U.S. road trips rely on interstates, many states built during the 1956 system buildout and the decades after. Much of the core concrete and steel is now past its original design life for current loads each year.
Today, freight volumes, commuter peaks, and extreme weather stress older pavement, bridges, and slopes. When shoulders are narrow and ramps are short, a small crash can lock up miles.
This guide flags seven corridors where age, geometry, and repair cycles often clash with modern trip planning. Each example is a specific segment where delays, detours, or safety limits are repeatedly documented by state and regional transportation offices.
1. I-10 Calcasieu River Bridge Corridor, Louisiana

The I-10 Calcasieu River Bridge in Lake Charles dates to 1952 and funnels interstate traffic over a high arch with tight shoulders. Lane width and sight lines reflect mid-century standards, not today’s truck mix or regional growth.
Louisiana planning materials have described the bridge as structurally deficient and functionally obsolete. That combination means more inspection, more work zones, and less tolerance for a disabled vehicle.
For drivers linking Houston to the Florida Panhandle, this single crossing can decide arrival time. Limited alternate routes force long queues when a crash, storm, or routine maintenance closes even one lane.
2. I-40 Pigeon River Gorge, Tennessee And North Carolina

I-40 through Pigeon River Gorge was cut into steep terrain where rock faces sit close to the travel lanes. Older drainage and slope systems are asked to handle heavier downpours and faster runoff across the gorge.
After major flood and slide damage, long closures and narrowed traffic patterns have been used while repairs and stabilization proceed. Even when open, limited shoulders reduce recovery space for crashes and breakdowns.
For modern road trips between Knoxville and Asheville, detours can add hours and push fuel stops out of rhythm.

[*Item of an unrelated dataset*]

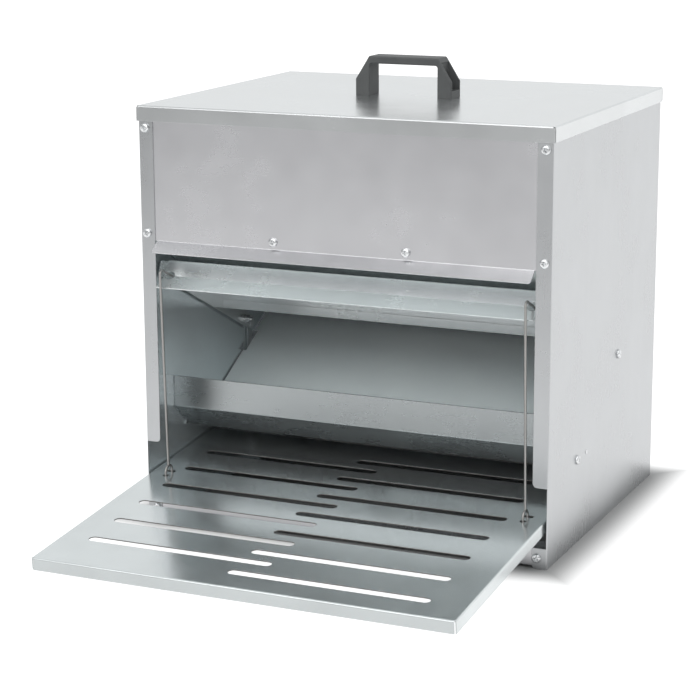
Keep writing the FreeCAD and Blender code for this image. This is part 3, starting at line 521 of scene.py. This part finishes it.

This corridor shows how an aging mountain alignment can turn weather into a trip-wide scheduling problem.
3. I-5 Interstate Bridge Crossing Oregon And Washington

The Interstate Bridge on I-5 links Portland and Vancouver with spans from 1917 to 1958. It includes a lift section and narrow shoulders that still fall short of current interstate design expectations.
Regional replacement planning has highlighted seismic risk and chronic congestion at the crossing and approaches. The bridge also lacks a modern incident management space, so response time can translate into longer backups.
For travelers running the full West Coast, this chokepoint can break a carefully timed day of driving. High commuter demand overlaps with freight, so delays often peak at the same hours road trippers want to pass through there.
4. I-70 Eisenhower Johnson Memorial Tunnels Corridor, Colorado

I-70 at the Eisenhower Johnson Memorial Tunnels carries traffic under the Continental Divide at extreme elevation. Opened in the 1970s, the corridor now sees demand from freight and year-round recreation that outpaces early forecasts.
Colorado transportation reports note recurring rehabilitation of tunnel systems, ventilation, lighting, and approach structures. Work is often scheduled overnight, yet closures still affect daytime travel when incidents stack up.
Add snow, chain rules, and steep grades, and a small slowdown can spread quickly through the narrow valley approaches. For road trippers crossing Colorado, the practical issue is reliability, not distance on the map.
5. I-71 And I-75 Brent Spence Bridge Corridor, Ohio And Kentucky

The Brent Spence Bridge carries both I-71 and I-75 across the Ohio River between Cincinnati and Covington. It opened in 1963, was later restriped, and still lacks full-width shoulders that modern incident response depends on.
Traffic counts have long exceeded the bridge’s original design assumptions, with a heavy share of trucks. Regional plans have labeled the corridor functionally obsolete because geometry and capacity no longer match demand.
For a north-south road trip, this pinch point can erase time gained on rural stretches. A stalled vehicle or minor fender bender can block a lane, and the resulting queue can extend for miles in peak periods.
6. I-81 Syracuse Viaduct Corridor, New York

The I-81 viaduct through Syracuse was built in the 1950s and 1960s as an elevated urban freeway. Its aging deck and supports have required repeated repairs while traffic moves within tight work zones. Noise walls and nearby buildings further limit expansion options.
New York’s long-running corridor program is driven by structural condition, plus outdated ramp spacing and left-side merges. Those features increase conflict points and reduce the margin for error at highway speeds.
For travelers crossing upstate New York, lane shifts and detours can change from season to season. The key road trip drawback is inconsistency, since the same route can perform very differently on different weekends.
7. I-195 Washington Bridge, Rhode Island

The Washington Bridge on I-195 links Providence with East Providence on a core coastal connector. A major structural problem on the westbound span led to emergency closure and long detours across the metro area.
Once a bridge loses capacity, congestion spreads to alternate routes, ramps, and local streets not designed for interstate loads. Rhode Island’s response has involved extended traffic management and plans for major reconstruction.
For road trippers moving between Boston area routes and southern New England beaches, the risk is sudden delay. This case shows how aging bridge elements can force region-wide rerouting with little warning.